Abstract

Paradoxes have played an important role both in philosophy and in mathematics and paradox resolution is an important topic in both fields. Paradox resolution is deeply important because if such resolution cannot be achieved, we are threatened with the charge of debilitating irrationality. This is supposed to be the case for the following reason. Paradoxes consist of jointly contradictory sets of statements that are individually plausible or believable. These facts about paradoxes then give rise to a deeply troubling epistemic problem. Specifically, if one believes all of the constitutive propositions that make up a paradox, then one is apparently committed to belief in every proposition. This is the result of the principle of classical logical known as ex contradictione (sequitur) quodlibetthat anything and everything follows from a contradiction, and the plausible idea that belief is closed under logical or material implication (i.e. the epistemic closure principle). But, it is manifestly and profoundly irrational to believe every proposition and so the presence of even one contradiction in one’s doxa appears to result in what seems to be total irrationality. This problem is the problem of paradox-induced explosion. In this paper it will be argued that in many cases this problem can plausibly be avoided in a purely epistemic manner, without having either to resort to non-classical logics for belief (e.g. paraconsistent logics) or to the denial of the standard closure principle for beliefs.

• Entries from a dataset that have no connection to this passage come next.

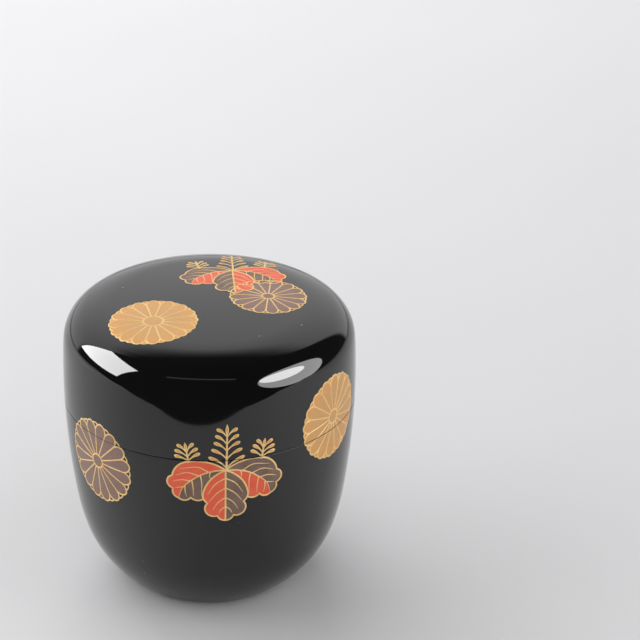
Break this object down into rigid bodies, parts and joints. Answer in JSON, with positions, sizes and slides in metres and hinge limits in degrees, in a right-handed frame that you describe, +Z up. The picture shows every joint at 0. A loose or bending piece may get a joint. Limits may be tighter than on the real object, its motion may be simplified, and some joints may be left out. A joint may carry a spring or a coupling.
{
  "type": "tea caddy",
  "caption": "Round lacquered tea caddy with a lift-off lid over a standing collar, a gently domed crown and raised chrysanthemum and paulownia ornament.",
  "frame": {"origin": "centre of the foot, on the surface the caddy stands on", "axes": "+Z up along the turning axis; the front paulownia spray faces -Y"},
  "size_m": [0.0661, 0.0662, 0.0683],
  "materials": {
    "wood": "turned, under lacquer",
    "black_lacquer": "polished mirror gloss",
    "inner_lacquer": "smooth gloss",
    "gold_powder": "gold powder in lacquer, satin",
    "russet_lacquer": "sprinkled russet powder in lacquer, satin",
    "vermilion_lacquer": "vermilion lacquer, satin"
  },
  "bodies": {
    "body": {"body_core": "wood", "body_inner_lacquer": "inner_lacquer", "body_side_lacquer": "black_lacquer", "base_lacquer": "black_lacquer", "right_chrysanthemum_lower": "gold_powder", "back_chrysanthemum_lower": "gold_powder", "left_chrysanthemum_lower": "russet_lacquer", "front_paulownia_leaves": "vermilion_lacquer", "front_paulownia_stems": "gold_powder", "right_back_paulownia_leaves": "vermilion_lacquer", "right_back_paulownia_stems": "gold_powder", "left_back_paulownia_leaves": "vermilion_lacquer", "left_back_paulownia_stems": "gold_powder"},
    "lid": {"lid_core": "wood", "lid_inner_lacquer": "inner_lacquer", "lid_outer_lacquer": "black_lacquer", "right_chrysanthemum_upper": "gold_powder", "back_chrysanthemum_upper": "gold_powder", "left_chrysanthemum_upper": "russet_lacquer", "front_paulownia_flowers": "gold_powder", "right_back_paulownia_flowers": "gold_powder", "left_back_paulownia_flowers": "gold_powder", "crown_gold_chrysanthemum": "gold_powder", "crown_russet_chrysanthemum": "russet_lacquer", "crown_paulownia_leaves": "vermilion_lacquer", "crown_paulownia_flowers": "gold_powder"}
  },
  "joints": [
    {"name": "lid_lift", "type": "slide", "parent": "body", "child": "lid", "axis": [0, 0, 1], "range_m": [0, 0.06]}
  ]
}
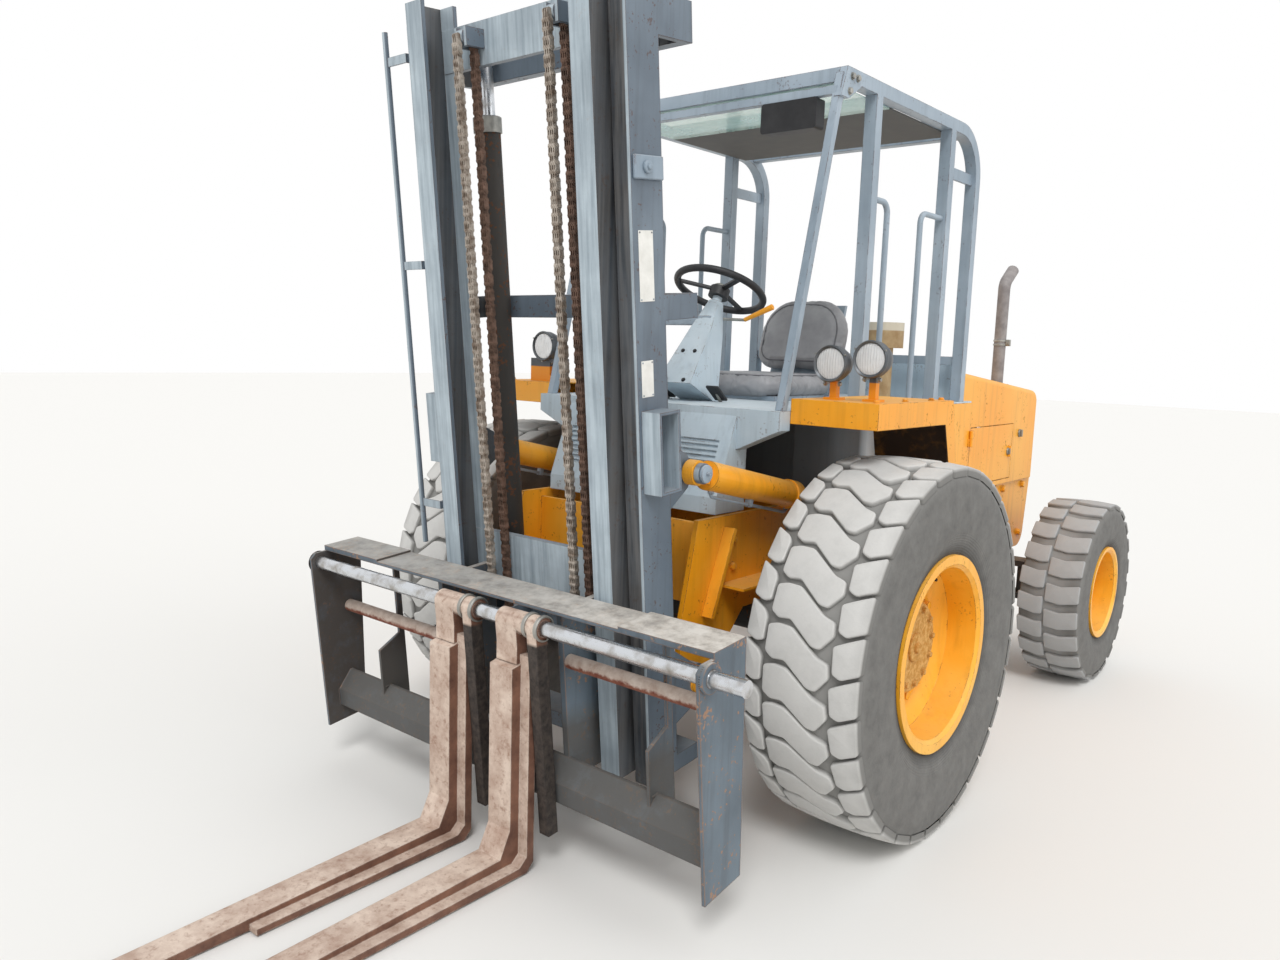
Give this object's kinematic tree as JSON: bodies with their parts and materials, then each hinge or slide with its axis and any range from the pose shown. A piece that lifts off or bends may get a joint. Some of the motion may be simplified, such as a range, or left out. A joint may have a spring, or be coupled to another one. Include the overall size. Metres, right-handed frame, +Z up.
{
  "type": "rough terrain forklift",
  "caption": "Rough terrain forklift with an open operator's canopy, a two-stage chain mast, a wide carriage with sliding forks and rear steering wheels.",
  "frame": {"origin": "on the ground, at the middle of the machine's box in plan", "axes": "+Z up, the forks point along -Y, +X is the machine's left side"},
  "size_m": [2.2958, 5.2176, 2.8322],
  "materials": {
    "paint_yellow": "worn gloss",
    "paint_grey": "worn satin",
    "mast_steel": "worn satin",
    "dark_steel": "greasy",
    "fork_steel": "rusty",
    "chain_steel": "oily",
    "polished_rod": "polished",
    "front_rubber": "dusty",
    "seat_vinyl": "worn",
    "black_plastic": "matt",
    "roof_sheet": "matt",
    "tan_paint": "dusty",
    "exhaust_steel": "heat stained",
    "pane_glass": "dusty",
    "lamp_chrome": "bright"
  },
  "bodies": {
    "machine": {"front_axle": "dark_steel", "rear_axle": "dark_steel", "chassis_frame": "paint_yellow", "engine_block": "dark_steel", "counterweight": "paint_yellow", "hood": "paint_yellow", "platform": "paint_grey", "side_tanks": "paint_yellow", "fenders": "paint_yellow", "front_cowl": "paint_grey", "steering_column": "paint_grey", "seat_base": "dark_steel", "seat_pads": "seat_vinyl", "canopy_frame": "paint_grey", "roof_panel": "roof_sheet", "exhaust": "exhaust_steel", "pre_cleaner": "tan_paint", "work_lamps": "lamp_chrome", "drive_line": "dark_steel", "roof_glass": "pane_glass", "mirror_box": "black_plastic", "grab_rails": "paint_grey", "chassis_steps": "paint_yellow"},
    "front_wheel_left": {"front_rim_left": "paint_yellow", "front_tyre_left": "front_rubber"},
    "front_wheel_right": {"front_rim_right": "paint_yellow", "front_tyre_right": "front_rubber"},
    "steer_left": {"knuckle_left": "dark_steel"},
    "steer_right": {"knuckle_right": "dark_steel"},
    "rear_wheel_left": {"rear_rim_left": "paint_yellow", "rear_tyre_left": "front_rubber"},
    "rear_wheel_right": {"rear_rim_right": "paint_yellow", "rear_tyre_right": "front_rubber"},
    "steering": {"steering_wheel": "black_plastic"},
    "door_left": {"hood_door_left": "paint_yellow"},
    "door_right": {"hood_door_right": "paint_yellow"},
    "mast": {"mast_outer": "mast_steel", "mast_pipe": "mast_steel", "lift_barrels": "mast_steel", "chains_rear": "chain_steel"},
    "inner_mast": {"mast_inner": "mast_steel", "lift_rods": "polished_rod", "chains_front": "chain_steel"},
    "carriage": {"carriage_frame": "dark_steel", "stay_tubes": "fork_steel", "fork_shaft": "polished_rod"},
    "left_fork": {"fork_left": "fork_steel"},
    "right_fork": {"fork_right": "fork_steel"},
    "tilt_cylinders": {"tilt_barrels": "paint_yellow"},
    "tilt_pistons": {"tilt_rods": "polished_rod"}
  },
  "joints": [
    {"name": "front_left_roll", "type": "hinge", "parent": "machine", "child": "front_wheel_left", "pos_m": [0.9325, -0.17375, 0.675], "axis": [1, 0, 0], "continuous": true},
    {"name": "front_right_roll", "type": "hinge", "parent": "machine", "child": "front_wheel_right", "pos_m": [-0.9325, -0.17375, 0.675], "axis": [1, 0, 0], "continuous": true},
    {"name": "steer_left_turn", "type": "hinge", "parent": "machine", "child": "steer_left", "pos_m": [0.65, 2.12625, 0.4825], "axis": [0, 0, 1], "range_deg": [-35, 35]},
    {"name": "steer_right_turn", "type": "hinge", "parent": "machine", "child": "steer_right", "pos_m": [-0.65, 2.12625, 0.4825], "axis": [0, 0, 1], "range_deg": [-35, 35]},
    {"name": "rear_left_roll", "type": "hinge", "parent": "steer_left", "child": "rear_wheel_left", "pos_m": [0.909, 2.12625, 0.4825], "axis": [1, 0, 0], "continuous": true},
    {"name": "rear_right_roll", "type": "hinge", "parent": "steer_right", "child": "rear_wheel_right", "pos_m": [-0.909, 2.12625, 0.4825], "axis": [1, 0, 0], "continuous": true},
    {"name": "steering_turn", "type": "hinge", "parent": "machine", "child": "steering", "pos_m": [0, -0.03975, 1.955], "axis": [0, 0.4226, 0.9063], "range_deg": [-720, 720]},
    {"name": "door_left_swing", "type": "hinge", "parent": "machine", "child": "door_left", "pos_m": [0.5593, 1.37725, 1.21], "axis": [0, 0, -1], "range_deg": [0, 110]},
    {"name": "door_right_swing", "type": "hinge", "parent": "machine", "child": "door_right", "pos_m": [-0.5593, 1.37725, 1.21], "axis": [0, 0, 1], "range_deg": [0, 110]},
    {"name": "mast_tilt", "type": "hinge", "parent": "machine", "child": "mast", "pos_m": [0, -0.77375, 0.56], "axis": [1, 0, 0], "range_deg": [-17.6, 4.4]},
    {"name": "mast_lift", "type": "slide", "parent": "mast", "child": "inner_mast", "axis": [0, -0.0976, 0.9952], "range_m": [0, 1.5], "deforming": ["chains_rear"]},
    {"name": "carriage_lift", "type": "slide", "parent": "inner_mast", "child": "carriage", "axis": [0, -0.0976, 0.9952], "range_m": [0, 1.5], "deforming": ["chains_front"]},
    {"name": "left_fork_shift", "type": "slide", "parent": "carriage", "child": "left_fork", "axis": [1, 0, 0], "range_m": [-0.05, 0.61]},
    {"name": "right_fork_shift", "type": "slide", "parent": "carriage", "child": "right_fork", "axis": [1, 0, 0], "range_m": [-0.745, 0.05]},
    {"name": "tilt_cylinder_swing", "type": "hinge", "parent": "mast", "child": "tilt_cylinders", "pos_m": [0, -0.87529, 1.30866], "axis": [1, 0, 0], "range_deg": [-3.55, 14.17]},
    {"name": "tilt_rod_slide", "type": "slide", "parent": "tilt_cylinders", "child": "tilt_pistons", "axis": [0, 0.9773, -0.2119], "range_m": [-0.224, 0.0561]}
  ],
  "couplings": [
    {"joint": "steer_right_turn", "follows": "steer_left_turn", "ratio": 1},
    {"joint": "carriage_lift", "follows": "mast_lift", "ratio": 1},
    {"joint": "tilt_cylinder_swing", "follows": "mast_tilt", "ratio": -0.80426},
    {"joint": "tilt_rod_slide", "follows": "mast_tilt", "m_per_rad": 0.72904}
  ]
}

The manner in which this result can be achieved depends on drawing an important distinction between the propositional attitude of belief and the weaker attitude of acceptance such that paradox constituting propositions are accepted but not believed. Paradox-induced explosion is then avoided by noting that while belief may well be closed under material implication or even under logical implication, these sorts of weaker commitments are not subject to closure principles of those sorts. So, this possibility provides us with a less radical way to deal with the existence of paradoxes and it preserves the idea that intelligent agents can actually entertain paradoxes.